Logs

**KingV15** · January 19th 2010, 03:34 AM

Given that logab(a)=4, calculate logab 3√a /√b. Start with the exponent property of logs, then the quotient rule, and then change of base.

**Grandad** · January 19th 2010, 05:54 AM

Hello KingV15

Originally Posted by KingV15

Given that logab(a)=4, calculate logab 3√a /√b. Start with the exponent property of logs, then the quotient rule, and then change of base.

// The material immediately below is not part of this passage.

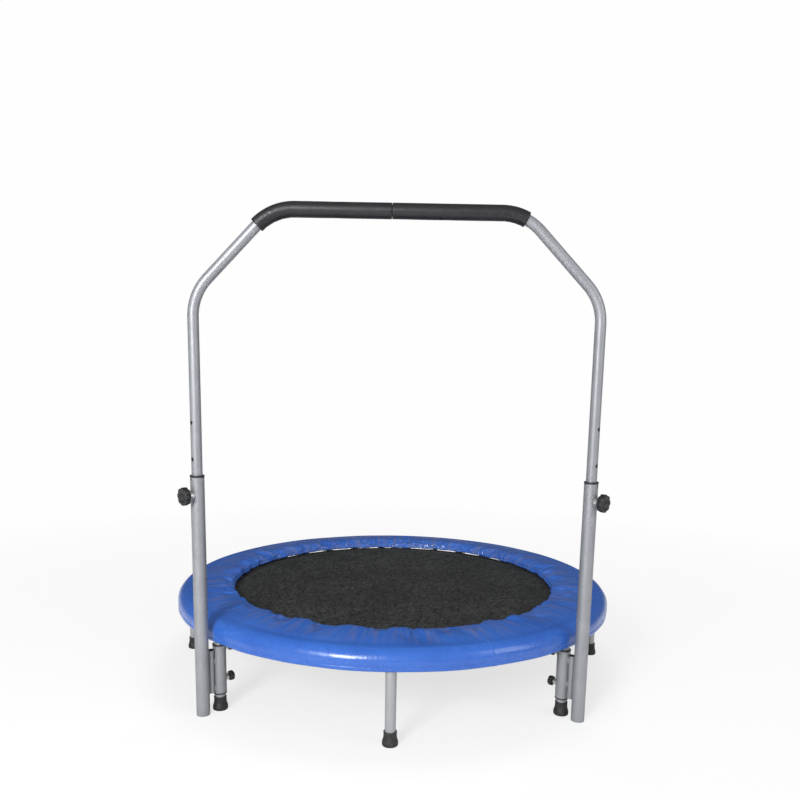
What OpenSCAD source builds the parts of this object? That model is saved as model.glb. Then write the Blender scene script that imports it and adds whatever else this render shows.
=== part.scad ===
// Mini trampoline with a height-adjustable handlebar.
// Millimetres, +Z up. The origin is on the floor under the middle of the mat,
// and the handlebar stands on the -Y side.

/* [Frame] */
// Radius of the round frame, to the middle of its tube
frame_r = 498; // [488:1:508]
// Diameter of the frame tube
frame_tube_d = 25; // [24:0.5:26]
// Height of the middle of the frame tube
frame_z = 168; // [162:1:172]
// Wall of every steel tube
tube_wall = 1.5; // [1.2:0.1:1.6]

/* [Legs] */
// Diameter of a leg tube
leg_d = 21; // [20:0.5:22]
// Height of a leg's top end
leg_top = 150; // [147:1:151]
// Height of a rubber foot
foot_h = 28.5; // [26:0.5:30]
// Diameter of the foot where it meets the floor
foot_d = 30.6; // [29:0.2:33]

/* [Mat and springs] */
// Radius of the jumping mat with its hem
mat_r = 403; // [395:1:405]
// Height of the mat's upper face
mat_z = 171; // [170:0.5:172]
// Number of springs, spread so that none is above a leg
spring_count = 32; // [16:8:32]
// Outer diameter of a spring's coils
spring_d = 13; // [10:0.5:13]

/* [Safety pad] */
// Radius of the pad's skirt
pad_r = 515; // [514:1:518]
// Radius of the pad's gathered inner edge
pad_inner_r = 384.5; // [370:0.5:386]
// Height of the pad's upper face
pad_top = 191; // [190:0.5:195]
// Height of the skirt's lower edge
pad_hem_z = 150; // [148:1:155]
// Height of the gathered inner edge
pad_edge_h = 14; // [10:0.5:15]

/* [Handlebar posts] */
// Diameter of the leg clamp sleeves and of the posts
post_d = 27; // [26.6:0.2:28]
// Diameter of the short tube welded between sleeve and post
link_d = 13; // [10:1:16]
// Height of a post, without its bush
post_h = 486; // [470:1:500]
// Lower and upper end of the clamp sleeve
sleeve_z = [38, 138];
// Lower and upper end of the link tube
link_z = [41, 131];

/* [Handlebar] */
// Diameter of the bar tube
bar_d = 21; // [20:0.5:21.5]
// Height of the middle of the top bar
bar_z = 982; // [950:0.5:1050]
// Half of the length between the upper corners
bar_corner_x = 231.5; // [200:0.5:260]
// Slope of the corner stretch
bar_slant = 46; // [40:1:50]
// Bend radius, to the middle of the tube
bar_bend_r = 100; // [80:5:110]
// Height of the bar's lower ends, inside the posts
bar_low = 291; // [285:1:300]
// Spacing of the adjustment holes
hole_step = 70; // [60:1:70]
// Outer diameter of a foam grip
grip_d = 29; // [27:0.5:33]
// Where the two foam grips meet, from the middle of the bar
grip_split_x = -12; // [-20:1:20]

/* [Knobs] */
// Height of the two height knobs
height_knob_z = 451; // [440:1:460]
// Diameter of a height knob
height_knob_d = 35; // [30:1:38]
// Heights of the clamp knobs on each sleeve
clamp_knob_z = [65, 131];
// Diameter of a clamp knob
clamp_knob_d = 20; // [16:1:24]

/* [Hidden] */
$fn = 64;
LEGS = ["front", "front_right", "right", "rear_right", "rear", "rear_left", "left", "front_left"];
SIDES = ["left", "right"];
LEVELS = ["lower", "upper"];

paint = [0.66, 0.68, 0.71];
light_metal = [0.80, 0.81, 0.82];
black_plastic = [0.05, 0.05, 0.055];
royal_blue = [0.10, 0.22, 0.62];

// Gap between pieces that move on each other
play = 0.3;
// Gap between pieces that are pushed together
snug = 0.05;
leg_step = 360 / len(LEGS);
leg_floor = 3;
boss_h = frame_z - frame_tube_d / 2 - leg_top + 4;
stud_d = 10;
stud_h = 24;
insert_h = 14;
spring_step = 360 / spring_count;
wire_d = 2.4;
hook_hole_d = 4.4;
spring_in = mat_r + 16;
spring_out = frame_r - frame_tube_d / 2 - 18;
mat_t = 1.4;
hem_t = 1.4;
hem_w = 24;
ring_r = 10;
ring_wire_d = 3;
skin = 2.5;
pad_corner_r = 8;
pad_roll_r = 3.5;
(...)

I'm guessing that the question is:

Given $\log_{ab}(a) = 4$ , calculate $\log_{ab}\left(\frac{\sqrt[3]{a}}{\sqrt{b}}\right)$

(The alternative is that you have to calculate $\log_{ab}\left(\frac{3\sqrt{a}}{\sqrt{b}}\right)$ , which will leave a term in $\log_{ab}(3)$ at the end.)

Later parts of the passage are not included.